> _WHAT TO DO_:
From the listing that follows, extract every line and set it down unaltered.
## Begin
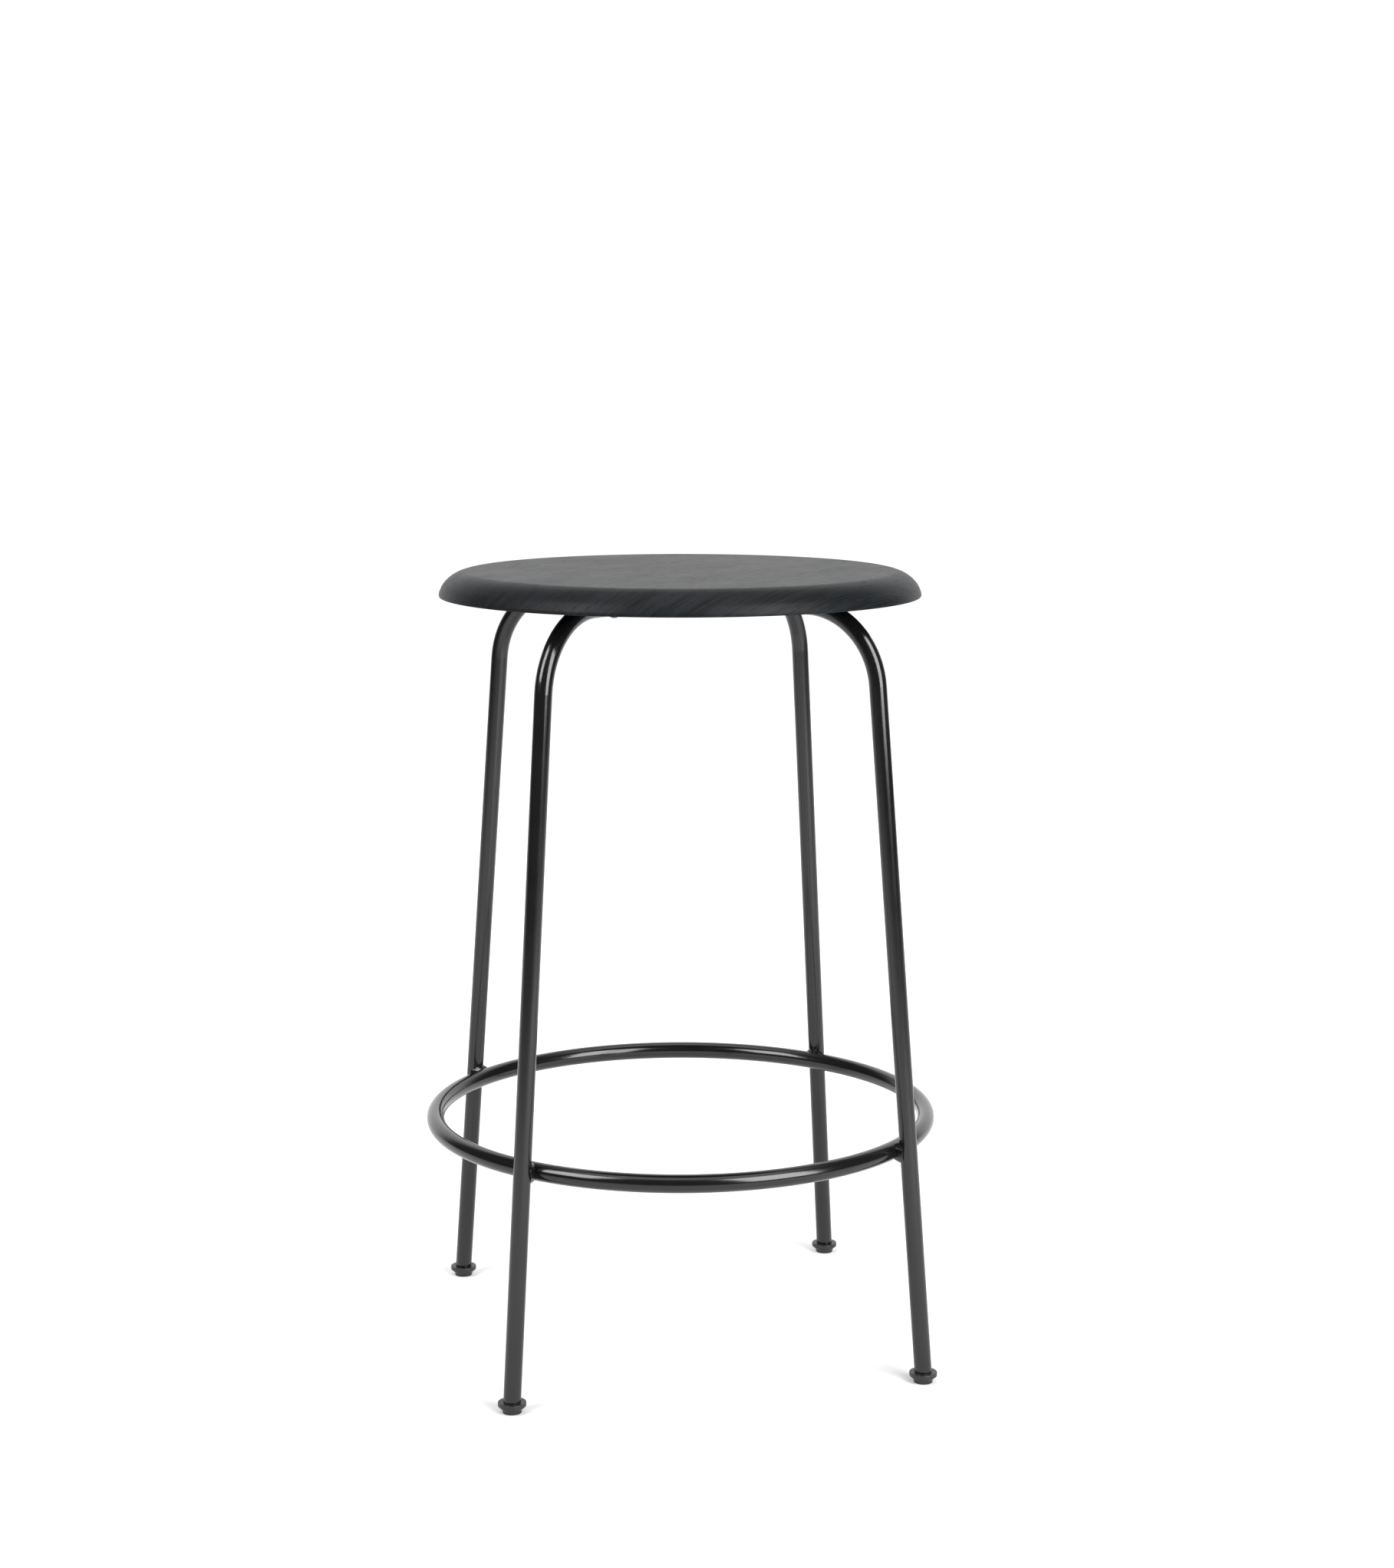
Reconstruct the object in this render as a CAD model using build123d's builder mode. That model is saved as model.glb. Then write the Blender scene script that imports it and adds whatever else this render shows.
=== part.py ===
"""A counter-height stool with a footrest, as separate pieces in millimetres.

A round wooden seat board is screwed onto four bent steel tubes. Each tube is a leg that leans out and, above
its bend, a level arm let into a groove under the seat. The arms are welded to a small hub on the centre line.
A ring of tube stands inside the legs as the footrest. Each tube ends in a ball plug with a tilting glide.

+Z is up and the origin is on the floor, on the seat's centre line. The front is towards -Y, and the legs
stand on the diagonals.
"""

import os
from math import asin, cos, degrees, isclose, radians, sin, sqrt, tan

from build123d import *

os.makedirs("parts", exist_ok=True)

# Seat board: a turned disc with a flat top, a rolled shoulder and a small lower arris
seat_top_z = 650.0
seat_widest_z = 630.3
seat_bottom_z = 629.8
seat_radius = 198.5
seat_flat_radius = 176.0
shoulder_exponent = 1.77  # of the superellipse; 2 would be a plain quarter ellipse
shoulder_points = 9

# Legs: one bent tube each
tube_diameter = 14.2
tube_wall = 1.5
leg_lean = 5.0  # degrees from upright
leg_floor_radius = 238.6  # from the centre line to where a leg's axis would meet the floor
arm_z = 626.8  # height of the arms' axes
bend_radius = 66.5
tube_end_z = 9.8  # the tubes are cut level here
leg_azimuths = {"front_right": -45.0, "back_right": 45.0, "back_left": 135.0, "front_left": 225.0}

# Footrest ring, tangent to the inner side of the legs
ring_tube_diameter = 14.7
ring_z = 189.8
weld_gap = 0.05

# Hub that joins the arms on the centre line
hub_radius = 16.0
hub_bore_radius = 5.0
hub_chamfer = 1.0

# Welds
hub_bead = 2.2  # how far a hub bead stands out from the arm it runs round
hub_bead_root = 3.0  # reach of a hub bead's section into the hub, before it is trimmed
hub_bead_step = 1.0  # by which a hub bead is lower at the hub than it is thick
hub_bead_hollow = 4.0  # radius of its concave face
ring_bead_sections = (  # distance out from the ring's axis, and half the bead's width and height there
    (2.2, 7.05, 7.05),
    (7.4, 7.3, 9.2),
    (13.4, 8.0, 10.2),
)

# Seat fixings: one screw up through each arm
screw_radius = 94.0  # from the centre line
screw_thread_diameter = 4.9
screw_head_diameter = 9.0
screw_head_height = 2.0
screw_socket_diameter = 3.4  # across the corners of the hexagon
screw_hole_diameter = 5.4
insert_diameter = 7.0
insert_bore_diameter = 5.0
insert_length = 10.0
insert_fit = 0.02  # radial room between an insert and its hole
insert_hole_spare = 1.0  # depth of the hole past the insert
screw_tip_spare = 1.0  # from a screw's tip to the insert's far end
screw_tip_chamfer = 0.6
screw_socket_share = 0.75  # socket's depth, as a share of the head's height

# Grooves and pocket under the seat
groove_width = 14.6
groove_clearance = 0.2  # between an arm's top and its groove
groove_end_radius = 158.0
pocket_radius = 21.0
pocket_clearance = 0.5  # between the hub's beads and the pocket

# Feet: a ball-ended plug in each tube, and a glide that tilts on the ball
ball_radius = 7.0
ball_z = 7.5
ball_flat_depth = 5.6  # from the ball's centre down to its flat underside
socket_clearance = 0.06
socket_depth = 6.3  # from the ball's centre down to the socket's flat floor
glide_top_z = 8.6
flange_bottom_z = 5.3
flange_radius = 11.3
flange_rounding = 0.45
glide_body_radius = 9.8
glide_body_z = 4.4  # where the rounded sole meets the upright body
glide_sole_radius = 7.5
glide_sole_bulge = 0.66  # of the rounded sole, out from its chord
plug_length = 26.0
plug_core_diameter = 10.2
plug_barbs = 4
plug_barb_start = 2.0  # above the tube's end
plug_barb_pitch = 5.0
plug_barb_land = 0.8
plug_barb_length = 3.0
plug_tip_chamfer = 1.5
plug_root = 1.5  # overlap of the shank with the ball, below the tube's end
plug_fit = 0.02  # radial room between a barb's edge and the tube's bore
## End
> _RESPONSE FOR THIS EXERCISE_:
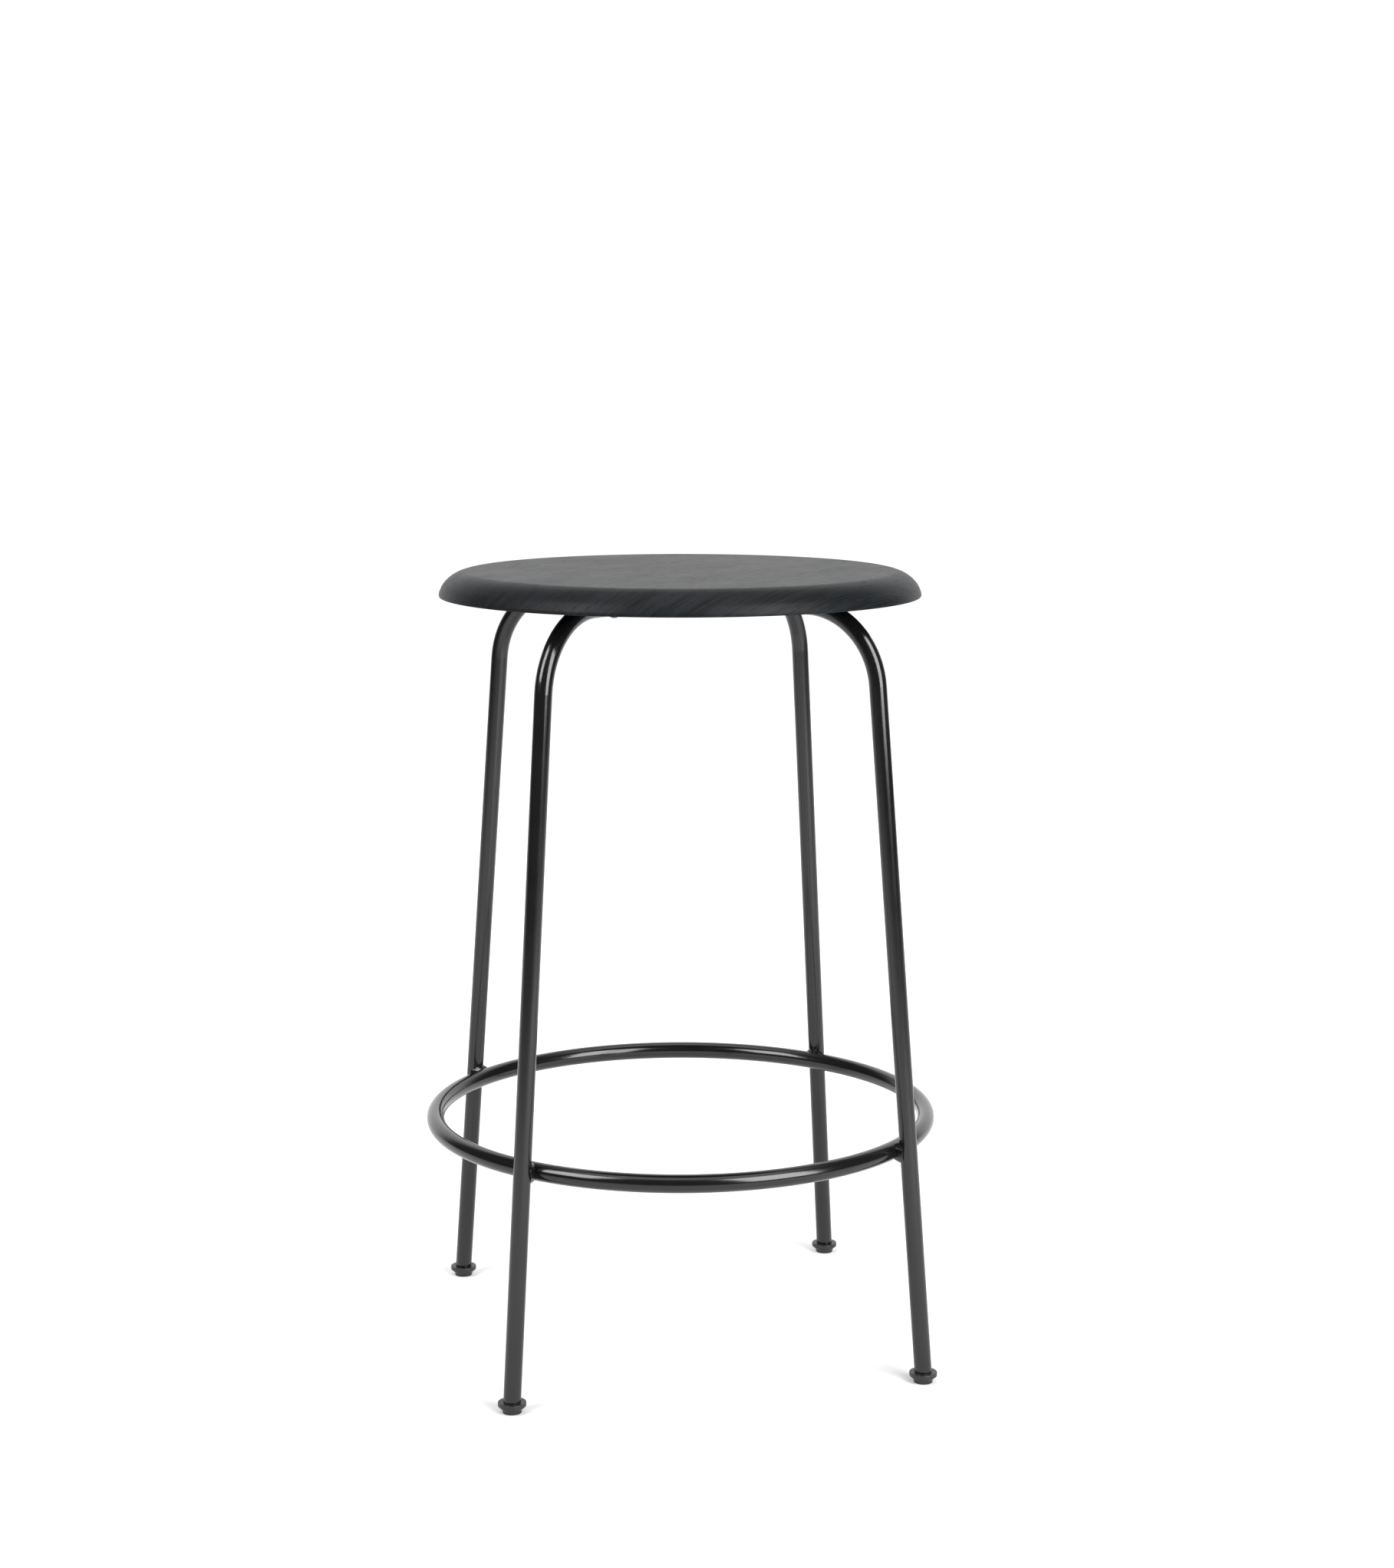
Reconstruct the object in this render as a CAD model using build123d's builder mode. That model is saved as model.glb. Then write the Blender scene script that imports it and adds whatever else this render shows.
=== part.py ===
"""A counter-height stool with a footrest, as separate pieces in millimetres.

A round wooden seat board is screwed onto four bent steel tubes. Each tube is a leg that leans out and, above
its bend, a level arm let into a groove under the seat. The arms are welded to a small hub on the centre line.
A ring of tube stands inside the legs as the footrest. Each tube ends in a ball plug with a tilting glide.

+Z is up and the origin is on the floor, on the seat's centre line. The front is towards -Y, and the legs
stand on the diagonals.
"""

import os
from math import asin, cos, degrees, isclose, radians, sin, sqrt, tan

from build123d import *

os.makedirs("parts", exist_ok=True)

# Seat board: a turned disc with a flat top, a rolled shoulder and a small lower arris
seat_top_z = 650.0
seat_widest_z = 630.3
seat_bottom_z = 629.8
seat_radius = 198.5
seat_flat_radius = 176.0
shoulder_exponent = 1.77  # of the superellipse; 2 would be a plain quarter ellipse
shoulder_points = 9

# Legs: one bent tube each
tube_diameter = 14.2
tube_wall = 1.5
leg_lean = 5.0  # degrees from upright
leg_floor_radius = 238.6  # from the centre line to where a leg's axis would meet the floor
arm_z = 626.8  # height of the arms' axes
bend_radius = 66.5
tube_end_z = 9.8  # the tubes are cut level here
leg_azimuths = {"front_right": -45.0, "back_right": 45.0, "back_left": 135.0, "front_left": 225.0}

# Footrest ring, tangent to the inner side of the legs
ring_tube_diameter = 14.7
ring_z = 189.8
weld_gap = 0.05

# Hub that joins the arms on the centre line
hub_radius = 16.0
hub_bore_radius = 5.0
hub_chamfer = 1.0

# Welds
hub_bead = 2.2  # how far a hub bead stands out from the arm it runs round
hub_bead_root = 3.0  # reach of a hub bead's section into the hub, before it is trimmed
hub_bead_step = 1.0  # by which a hub bead is lower at the hub than it is thick
hub_bead_hollow = 4.0  # radius of its concave face
ring_bead_sections = (  # distance out from the ring's axis, and half the bead's width and height there
    (2.2, 7.05, 7.05),
    (7.4, 7.3, 9.2),
    (13.4, 8.0, 10.2),
)

# Seat fixings: one screw up through each arm
screw_radius = 94.0  # from the centre line
screw_thread_diameter = 4.9
screw_head_diameter = 9.0
screw_head_height = 2.0
screw_socket_diameter = 3.4  # across the corners of the hexagon
screw_hole_diameter = 5.4
insert_diameter = 7.0
insert_bore_diameter = 5.0
insert_length = 10.0
insert_fit = 0.02  # radial room between an insert and its hole
insert_hole_spare = 1.0  # depth of the hole past the insert
screw_tip_spare = 1.0  # from a screw's tip to the insert's far end
screw_tip_chamfer = 0.6
screw_socket_share = 0.75  # socket's depth, as a share of the head's height

# Grooves and pocket under the seat
groove_width = 14.6
groove_clearance = 0.2  # between an arm's top and its groove
groove_end_radius = 158.0
pocket_radius = 21.0
pocket_clearance = 0.5  # between the hub's beads and the pocket

# Feet: a ball-ended plug in each tube, and a glide that tilts on the ball
ball_radius = 7.0
ball_z = 7.5
ball_flat_depth = 5.6  # from the ball's centre down to its flat underside
socket_clearance = 0.06
socket_depth = 6.3  # from the ball's centre down to the socket's flat floor
glide_top_z = 8.6
flange_bottom_z = 5.3
flange_radius = 11.3
flange_rounding = 0.45
glide_body_radius = 9.8
glide_body_z = 4.4  # where the rounded sole meets the upright body
glide_sole_radius = 7.5
glide_sole_bulge = 0.66  # of the rounded sole, out from its chord
plug_length = 26.0
plug_core_diameter = 10.2
plug_barbs = 4
plug_barb_start = 2.0  # above the tube's end
plug_barb_pitch = 5.0
plug_barb_land = 0.8
plug_barb_length = 3.0
plug_tip_chamfer = 1.5
plug_root = 1.5  # overlap of the shank with the ball, below the tube's end
plug_fit = 0.02  # radial room between a barb's edge and the tube's bore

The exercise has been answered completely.